# Antelope Muzzy



## OriginalOscar (Sep 5, 2016)

Thinking about Antelope Muzzy 2019. Couple questions if anyone has recent experience.

1) Hunt dates (Sep 25-Oct 3) follow rifle hunt which ends Sep 22. Do they calm down in a few days or are they super skittish. (Of course they are always skittish).

2) Any comment on shot range? I shot CVA Optima with 1X and like 100-125 maximum. 

3) Thinking Nine Miles, Anthro-Myton Bench which is new muzzy hunt. Two part question. Is public access on this unit good? Do the animals all head to private land?

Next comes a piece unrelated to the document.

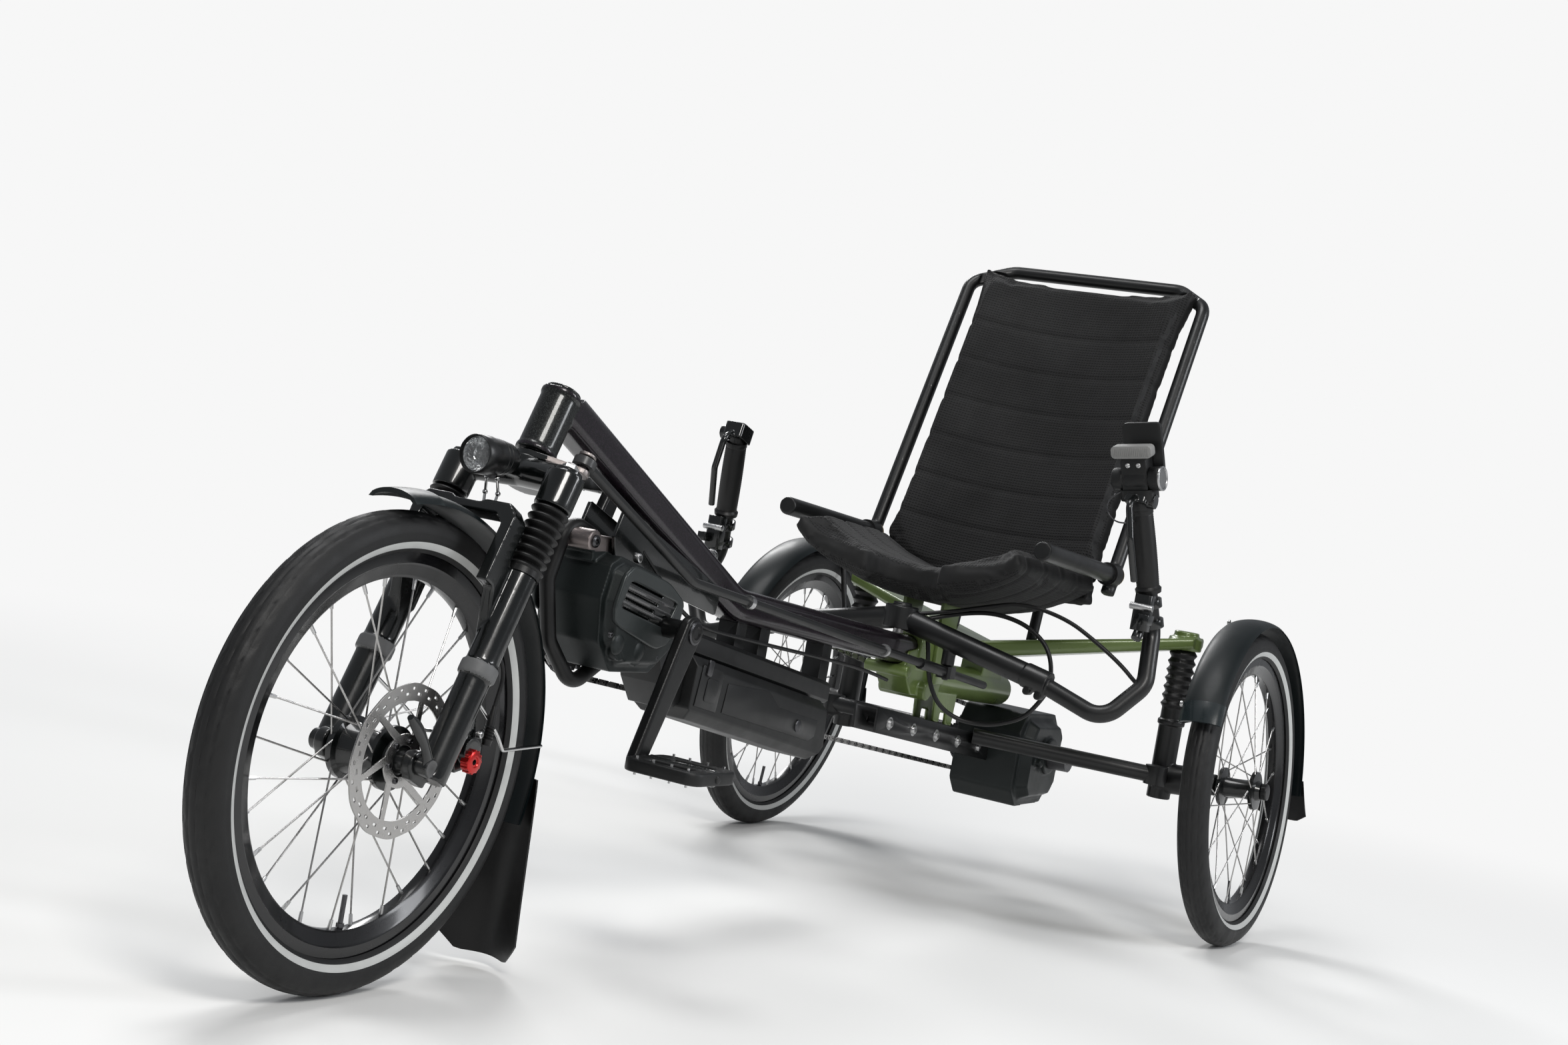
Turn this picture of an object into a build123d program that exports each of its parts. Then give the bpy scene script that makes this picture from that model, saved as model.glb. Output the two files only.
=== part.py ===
"""Recumbent delta trike: one steered front wheel, two sprung rear wheels.

Frame of the model: +Z up, the rider faces -Y, the rider's left hand is +X.
While the pieces are made, Y and Z are counted from the front axle. At the
end all of them move by the same shift, so that the origin lies on the
ground under the middle of the whole trike. Lengths are in millimetres,
angles in degrees.
"""
from build123d import *
import os
from math import atan2, cos, degrees, radians, sin, tan

# Wheels on the ground
WHEELBASE = 1655.0
TRACK = 837.0
CAMBER = 4.5
TYRE_RADIUS = 250.0
TYRE_WIDTH = 47.0
TYRE_HEIGHT = 41.0
TYRE_FACETS = 9
RIM_WIDTH = 27.0
RIM_DEPTH = 29.0
SPOKE_SIZE = 2.0
SPOKES_PER_SIDE = 14
SPOKE_LEAN = 38.0
FIT = 0.3

# Front hub and brake disc
FRONT_HUB_WIDTH = 100.0
FRONT_FLANGE_X = 27.0
FRONT_FLANGE_RADIUS = 30.0
FRONT_AXLE_RADIUS = 6.0
DISC_RADIUS = 80.0
DISC_BAND = 14.0
DISC_THICK = 2.0
DISC_X = 40.0
DISC_ARMS = 6

# Rear hubs
REAR_HUB_WIDTH = 74.0
REAR_FLANGE_X = 26.0
REAR_FLANGE_RADIUS = 27.0
REAR_AXLE_RADIUS = 8.0

# Fenders
FENDER_GAP = 10.0
FENDER_RISE = 10.0
FENDER_WALL = 3.0
FRONT_FENDER_WIDTH = 58.0
REAR_FENDER_WIDTH = 64.0
FLAP_THICK = 4.0

# Fork; lengths along it are counted from the foot of its middle line
HEAD_ANGLE = 65.5
AXLE_OFFSET = 18.2
CROWN_OFFSET = 22.0
LEG_X = 68.0
CROWN_RISE = 127.0
SLEEVE_RADIUS = 21.0
SLEEVE_LENGTH = 41.0
SLEEVE_DROP = 28.0
LOWER_RADIUS = 17.5
BELLOWS_LENGTH = 77.0
BELLOWS_RADIUS = 21.0
BELLOWS_FOLDS = 7
DROPOUT_THICK = 14.0
BRACE_WIDTH = 66.0
BRACE_WALL = 14.0
BRACE_FRONT = -50.0
BRACE_REAR = -24.0
STEERER_RADIUS = 14.0
ARM_EYE_X = 58.0
ARM_EYE_BACK = 11.0
ARM_THICK = 7.0
ARM_PIN_RADIUS = 4.0

# Head tube and boom
HEAD_LENGTH = 78.0
HEAD_RADIUS = 22.5
BOOM_JOIN = 66.0
BOOM_SECTION = 44.0
BOOM_ROUND = 13.0
BOOM_BEND_Y = 671.0
BOOM_BEND_Z = 182.0
BOOM_FALL = 5.0
BOOM_END_Y = 1246.0

# Lamp ahead of the crown
LAMP_AHEAD = 93.4
LAMP_DROP = 53.0
LAMP_RADIUS = 21.5
LAMP_LENGTH = 67.0

# Cranks and motor
CRANK_Y = 432.0
CRANK_Z = 154.0
CRANK_LENGTH = 165.0
CRANK_ANGLE = 245.0
CRANK_INNER_X = 84.0
CRANK_THICK = 15.0
SPINDLE_RADIUS = 12.0
PEDAL_WIDTH = 96.0
PEDAL_LENGTH = 92.0
PEDAL_THICK = 22.0
PEDAL_PIN_RADIUS = 5.0
CHAINRING_RADIUS = 73.0
CHAINRING_TEETH = 38
CHAINRING_X = -66.0
MOTOR_BODY_X = 42.0
MOTOR_HALF_WIDTH = 56.0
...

Again concern is muzzy after rifle. 

Appreciate any input. 

Troy


----------



## Humpy (Apr 30, 2018)

They are more skittish than usual after the archery and rifle hunt, but still doable. I took one a couple years ago and it seemed like the closest I could get in before the spooked off was always around 200 yards. I shot mine at 205 yards. Definitely the muzzy is the hardest of the three weapons for antelope because of dates but it is a blast. 
The unit you are thinking offers a lot of public land so that won’t be a problem to find one, just use the terrain to help you sneak in close enough for a shot.
One thing I did notice, the bucks aren’t as curious about you as they are during the archery hunt, seemed like they would take one look and then take off.


----------



## Brave arrow (Dec 24, 2017)

I just did the muzzy last season on the north Rafael and me and my brother did just fine I did not personally notice them being any more skittish compared to when we were scouting over the summer units like the nine mile or Rafael don't get the pressure like the parker gets that could be a factor I only seen one other hunter out there then starting in the middle of the week helps as well.

Shots will range anywhere we found between 100-200 to be the most common for decent to good bucks there were plenty of shots closer than 100 but those bucks were quite a bit smaller my brother took his at around 150 about a 74 inch buck and I took mine at 200 and mine scored 81 so I would definitely practice for at least 150 the further the better

Muzzy season is totally worth it in fact I knew 3 people that got rifle tags this year and me and my brother had an easier time than they did and got better bucks


----------



## 2full (Apr 8, 2010)

When (if) I draw my elk tag I want to do a muzzle speed goat. 
I have an archery and a couple of rifle goats. 
Would love to do a muzzle hunt. 

Nice goats !!


----------



## Rmanwill (Mar 5, 2021)

Hunted them in wyoming several times with muzzy. What a blast.


----------